● Directions for this task
Repeat exactly, and only, the lines from the one that contains "moulded_case();" through the one that contains "for node in", both ends included.
[START OF Data shown]
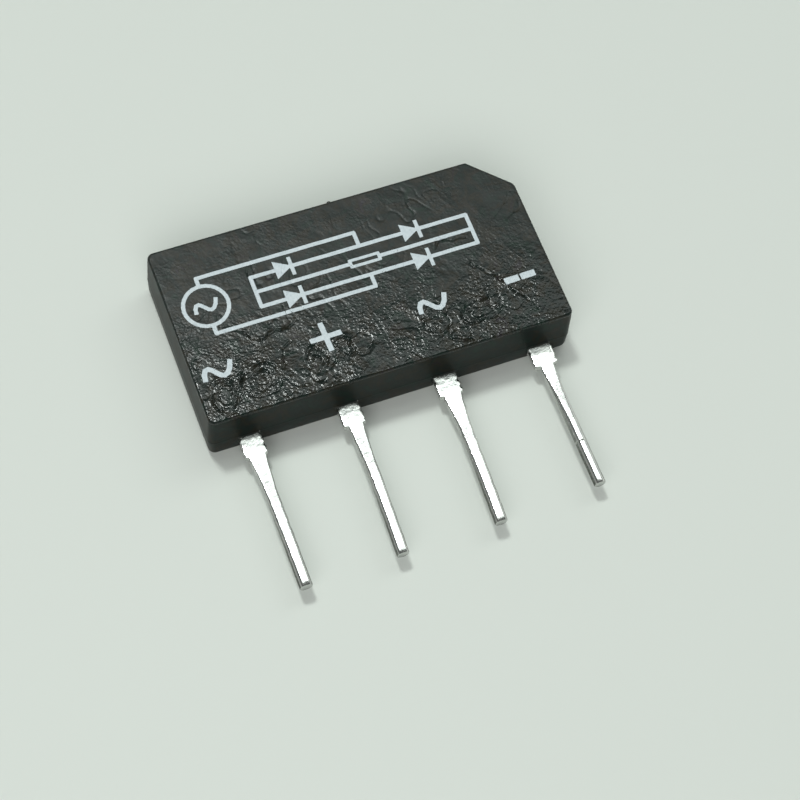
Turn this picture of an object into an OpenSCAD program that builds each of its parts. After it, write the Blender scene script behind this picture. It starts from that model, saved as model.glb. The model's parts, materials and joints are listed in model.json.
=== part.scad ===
// Single-in-line bridge rectifier: a moulded epoxy case around a stamped lead
// frame, four diode chips and the copper clips that close the bridge.
// It lies on its back at z = 0, printed face up, leads towards -Y.
// The origin is the middle of the back.

/* [Case] */
// Width along the row of leads
case_w = 19; // [18.5:0.1:20]
// Height from the lead side to the far side
case_h = 10; // [9.8:0.1:11]
// Thickness from the back to the printed face
case_t = 3.5; // [3.3:0.1:4]
// Leg of the 45 degree corner that marks the minus end
chamfer = 2; // [1.6:0.1:2.2]
// Height of the mould's parting plane above the back
split_z = 1.38; // [1.3:0.01:1.5]
// Draft of every side, away from the parting plane
draft = 1.5; // [0.5:0.5:4]
// Radius of the edges round the back
back_edge_r = 0.4; // [0.2:0.05:0.5]
// Radius of the edges round the printed face
face_edge_r = 0.12; // [0.08:0.01:0.2]
// Radius of the upright corners
corner_r = 0.3; // [0.2:0.05:0.5]
// Diameter of the two ejector marks in the back
ejector_d = 1.6; // [1.2:0.1:2]
// Depth of the ejector marks
ejector_depth = 0.06; // [0.04:0.01:0.1]
// Diameter of the nib that the mould's vent leaves on the far edge
nib_d = 0.24; // [0.2:0.01:0.3]

/* [Leads] */
// Distance from one lead to the next
pitch = 5.08; // [5:0.01:5.1]
// How far the row of leads sits off the middle of the case
row_shift = 0.15; // [-0.2:0.05:0.2]
// Thickness of the stamped strip
strip_t = 0.55; // [0.5:0.01:0.56]
// Width of the neck that leaves the case
neck_w = 1.26; // [1.1:0.02:1.3]
// Length of the neck outside the case, up to the sheared shoulder
neck_l = 1.15; // [0.8:0.05:1.2]
// Width just below the shoulder
shank_w = 0.88; // [0.8:0.02:0.9]
// Distance from the case to the end of the taper
taper_l = 4.4; // [4:0.1:5.4]
// Diameter of the round pin
pin_d = 0.65; // [0.64:0.01:0.7]
// Free length of each lead, from left to right
lead_l = [8.35, 8.3, 8.3, 8];
// Radius of the notches that lock each neck in the case
lock_r = 0.22; // [0.15:0.01:0.3]

/* [Bridge] */
// Side of a square diode chip
die_w = 1.7; // [1.5:0.1:1.8]
// Thickness of a diode chip
die_t = 0.25; // [0.2:0.01:0.3]
// Thickness of a solder joint
solder_t = 0.05; // [0.04:0.01:0.08]
// Side of the solder over a chip and at a landing
solder_w = 1.3; // [1.2:0.1:1.5]
// Thickness of the clips and the strap
clip_t = 0.2; // [0.15:0.01:0.25]
// Width of the clips and the strap
clip_w = 1.2; // [1:0.1:1.3]
// Length of a foot on a clip or the strap
foot_l = 1.0; // [0.9:0.1:1.2]
// How far a clip bows up above its highest foot
bow_h = 0.3; // [0.2:0.05:0.4]

/* [Hidden] */
$fn = 48;
LEADS = ["lead_ac_left", "lead_plus", "lead_ac_right", "lead_minus"];
DICE = ["ac_left_to_plus", "ac_right_to_plus", "minus_to_ac_left", "minus_to_ac_right"];
CLIPS = ["clip_ac_left", "clip_ac_right", "strap_minus"];
LANDINGS = ["ac_left", "ac_right", "minus"];

// Pad of each lead, as [left, right, near, far]
pads = [
    [-8.5, -5.35, -2.7, 3.7],
    [-4.75, -0.35, -2.7, 0.5],
    [0.25, 4.1, -2.7, 3.7],
    [4.9, 8.5, -2.7, 2.9]
];
pad_corner_r = 0.3;
// Row of the chips on the plus pad, and row of the chips that feed the minus pad
near_row = -1.1;
far_row = 2.3;
die_at = [[-3.65, near_row], [-1.45, near_row], [-6.9, far_row], [2.2, far_row]];
landing_at = [[-6.1, near_row], [1.0, near_row], [6.3, far_row]];

lead_side = -case_h / 2;
strip_z = split_z - strip_t;
pin_z = split_z - strip_t / 2;
die_z = split_z + solder_t;
over_z = die_z + die_t;
seat_z = over_z + solder_t;
landing_z = split_z + solder_t;
rise_l = 0.35;
taper_end_w = 2 * sqrt(pow(pin_d / 2, 2) - pow(strip_t / 2, 2)) - 0.02;
// The pin starts inside the strip and is fully round just before the strip ends in it
cone_start_l = 1.6;
cone_end_l = taper_l - 0.05;
cone_start_r = strip_t / 2 - 0.005;
tip_bevel = 0.06;
// Long enough to pass right through the case
through = 3 * case_w;

function unit(v) = v / norm(v);
function inset(rise) = rise * tan(draft);
function lead_x(i) = (i - 1.5) * pitch + row_shift;

// A convex outline whose corners have radii of their own
module rounded(points, radii) {
    n = len(points);
    back = [for (i = [0:n - 1]) unit(points[(i + n - 1) % n] - points[i])];
    ahead = [for (i = [0:n - 1]) unit(points[(i + 1) % n] - points[i])];
    half = [for (i = [0:n - 1]) acos(back[i] * ahead[i]) / 2];
    polygon([
        for (i = [0:n - 1])
            each radii[i] > 0
                ? [for (way = [back[i], ahead[i]]) points[i] + way * radii[i] / tan(half[i])]
                : [points[i]]
    ]);
    for (i = [0:n - 1])
        if (radii[i] > 0)
            translate(points[i] + unit(back[i] + ahead[i]) * radii[i] / sin(half[i]))
                circle(r = radii[i]);
}

// Section across the case: drafted both ways from the parting plane
module side_section(left, right) {
    back_in = inset(split_z);
    face_in = inset(case_t - split_z);
    rounded(
        [
            [left + back_in, 0], [right - back_in, 0], [right, split_z],
            [right - face_in, case_t], [left + face_in, case_t], [left, split_z]
        ],
        [back_edge_r, back_edge_r, 0, face_edge_r, face_edge_r, 0]
    );
}

module upright_section(left, right) {
    rotate([90, 0, 0])
        linear_extrude(through, center = true)
            side_section(left, right);
}

// Plan of the case with its cut corner
module plan() {
    w = case_w / 2;
    h = case_h / 2;
    rounded(
        [[-w, -h], [w, -h], [w, h - chamfer], [w - chamfer, h], [-w, h]],
        [corner_r, corner_r, 1.6 * corner_r, 0.5 * corner_r, corner_r]
    );
}

module case_outside() {
    cut_distance = (case_w / 2 + case_h / 2 - chamfer) / sqrt(2);
    intersection() {
        linear_extrude(case_t) plan();
        upright_section(-case_w / 2, case_w / 2);
        rotate([0, 0, 90]) upright_section(-case_h / 2, case_h / 2);
        rotate([0, 0, 45]) upright_section(-case_w, cut_distance);
    }
    translate([0.15, case_h / 2 - inset(case_t - split_z), case_t - face_edge_r - 0.3])
        cylinder(d = nib_d, h = 0.3);
}

module ejector_marks() {
    for (side = [-1, 1])
        translate([side * case_w * 0.29, 0, -1])
            cylinder(d = ejector_d, h = 1 + ejector_depth);
}

module moulded_case() {
    color("#242628")
        difference() {
            case_outside();
            ejector_marks();
            for (i = [0:3]) lead(i);
            for (i = [0:3]) chip_stack(i);
            for (i = [0:2]) {
                clip(i);
                solder_landing(i);
            }
        }
}

// Plan of the part of a lead that stays a flat strip
module strip_plan(i) {
    pad = pads[i];
    shoulder = lead_side - neck_l;
    difference() {
        union() {
            rounded(
                [[pad[0], pad[2]], [pad[1], pad[2]], [pad[1], pad[3]], [pad[0], pad[3]]],
                [for (corner = [1:4]) pad_corner_r]
            );
            translate([lead_x(i) - neck_w / 2, shoulder])
                square([neck_w, pad[2] + 0.5 - shoulder]);
        }
        for (side = [-1, 1])
            translate([lead_x(i) + side * neck_w / 2, (lead_side + pad[2]) / 2])
                circle(r = lock_r);
    }
    translate([lead_x(i), shoulder])
        polygon([
            [-shank_w / 2, 0.1], [shank_w / 2, 0.1], [shank_w / 2, 0],
            [taper_end_w / 2, neck_l - taper_l], [-taper_end_w / 2, neck_l - taper_l],
            [-shank_w / 2, 0]
        ]);
}

// Round pin, swelling out of the strip as it is coined round
module coined_pin(length) {
    rotate([90, 0, 0])
        rotate_extrude()
            polygon([
                [0, cone_start_l], [cone_start_r, cone_start_l], [pin_d / 2, cone_end_l],
                [pin_d / 2, length - tip_bevel], [pin_d / 2 - tip_bevel, length], [0, length]
            ]);
}

module lead(i) {
    color("#c9ccce") {
        translate([0, 0, strip_z])
            linear_extrude(strip_t)
                strip_plan(i);
        translate([lead_x(i), lead_side, pin_z])
            coined_pin(lead_l[i]);
    }
}

// A square plate of the bridge, centred on a place
module plate(place, side, z, t) {
    translate([place[0] - side / 2, place[1] - side / 2, z])
        cube([side, side, t]);
}

module die(i) {
    color("#5b6168") plate(die_at[i], die_w, die_z, die_t);
}

module solder_under(i) {
    color("#a9adb0") plate(die_at[i], die_w, split_z, solder_t);
}

module solder_over(i) {
    color("#a9adb0") plate(die_at[i], solder_w, over_z, solder_t);
}

module solder_landing(i) {
    color("#a9adb0") plate(landing_at[i], solder_w, split_z, solder_t);
}

module chip_stack(i) {
    solder_under(i);
    die(i);
    solder_over(i);
}

// Feet of each clip as [x, z], and the row it runs along
feet = [
    [[landing_at[0][0], landing_z], [die_at[0][0], seat_z]],
    [[die_at[1][0], seat_z], [landing_at[1][0], landing_z]],
    [[die_at[2][0], seat_z], [die_at[3][0], seat_z], [landing_at[2][0], landing_z]]
];
clip_row = [near_row, near_row, far_row];

// Underside of a bent clip: flat on every foot, bowed up between them
function clip_path(stops) = [
    for (i = [0:len(stops) - 1]) each concat(
        [for (end = [-foot_l / 2, foot_l / 2]) stops[i] + [end, 0]],
        i == len(stops) - 1 ? [] : [
            [stops[i][0] + foot_l / 2 + rise_l, seat_z + bow_h],
            [stops[i + 1][0] - foot_l / 2 - rise_l, seat_z + bow_h]
        ]
    )
];

// A band of even thickness along a path, with round bends
module ribbon(path, t) {
    for (i = [0:len(path) - 2]) {
        run = path[i + 1] - path[i];
        translate(path[i])
            rotate(atan2(run[1], run[0]))
                translate([0, -t / 2])
                    square([norm(run), t]);
        if (i > 0)
            translate(path[i]) circle(d = t);
    }
}

module clip(i) {
    color("#b87844")
        translate([0, clip_row[i] + clip_w / 2, clip_t / 2])
            rotate([90, 0, 0])
                linear_extrude(clip_w)
                    ribbon(clip_path(feet[i]), clip_t);
}

moulded_case();
for (i = [0:3]) {
    lead(i);
    die(i);
    solder_under(i);
    solder_over(i);
}
for (i = [0:2]) {
    clip(i);
    solder_landing(i);
}
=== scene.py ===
import json
import math
import time
import bmesh
import bpy
import numpy as np
from mathutils import Matrix, Vector, noise


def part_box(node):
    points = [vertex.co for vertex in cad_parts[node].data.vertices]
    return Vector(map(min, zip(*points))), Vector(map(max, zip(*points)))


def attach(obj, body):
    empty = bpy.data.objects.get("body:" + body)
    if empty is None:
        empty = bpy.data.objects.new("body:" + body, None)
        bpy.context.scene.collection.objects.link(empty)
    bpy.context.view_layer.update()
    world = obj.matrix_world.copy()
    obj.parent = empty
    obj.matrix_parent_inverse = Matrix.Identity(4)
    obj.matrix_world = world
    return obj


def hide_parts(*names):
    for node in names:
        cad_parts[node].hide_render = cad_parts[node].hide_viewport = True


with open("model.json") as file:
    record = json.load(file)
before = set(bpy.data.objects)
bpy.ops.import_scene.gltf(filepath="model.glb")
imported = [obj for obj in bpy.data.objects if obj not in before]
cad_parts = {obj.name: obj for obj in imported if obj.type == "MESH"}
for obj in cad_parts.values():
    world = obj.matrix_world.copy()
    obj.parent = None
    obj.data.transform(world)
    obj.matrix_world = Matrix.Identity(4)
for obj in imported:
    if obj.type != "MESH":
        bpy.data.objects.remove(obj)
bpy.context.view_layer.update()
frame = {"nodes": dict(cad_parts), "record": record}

startTime = time.time()
mm = 0.001  # pieces are modelled in millimetres and scaled to metres when finished
noise.seed_set(7)  # the same wrinkles on every run


def report(stage):
    print(f"{time.time() - startTime:6.1f} s  {stage}")


def nodeBox(name):
    low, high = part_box(name)
    return low / mm, high / mm


def clamp(value, low=0, high=1):
    return min(high, max(low, value))


def makeActive(piece):
    bpy.ops.object.select_all(action="DESELECT")
    piece.select_set(True)
    bpy.context.view_layer.objects.active = piece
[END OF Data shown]
● Written response
moulded_case();
for (i = [0:3]) {
    lead(i);
    die(i);
    solder_under(i);
    solder_over(i);
}
for (i = [0:2]) {
    clip(i);
    solder_landing(i);
}
=== scene.py ===
import json
import math
import time
import bmesh
import bpy
import numpy as np
from mathutils import Matrix, Vector, noise


def part_box(node):
    points = [vertex.co for vertex in cad_parts[node].data.vertices]
    return Vector(map(min, zip(*points))), Vector(map(max, zip(*points)))


def attach(obj, body):
    empty = bpy.data.objects.get("body:" + body)
    if empty is None:
        empty = bpy.data.objects.new("body:" + body, None)
        bpy.context.scene.collection.objects.link(empty)
    bpy.context.view_layer.update()
    world = obj.matrix_world.copy()
    obj.parent = empty
    obj.matrix_parent_inverse = Matrix.Identity(4)
    obj.matrix_world = world
    return obj


def hide_parts(*names):
    for node in names:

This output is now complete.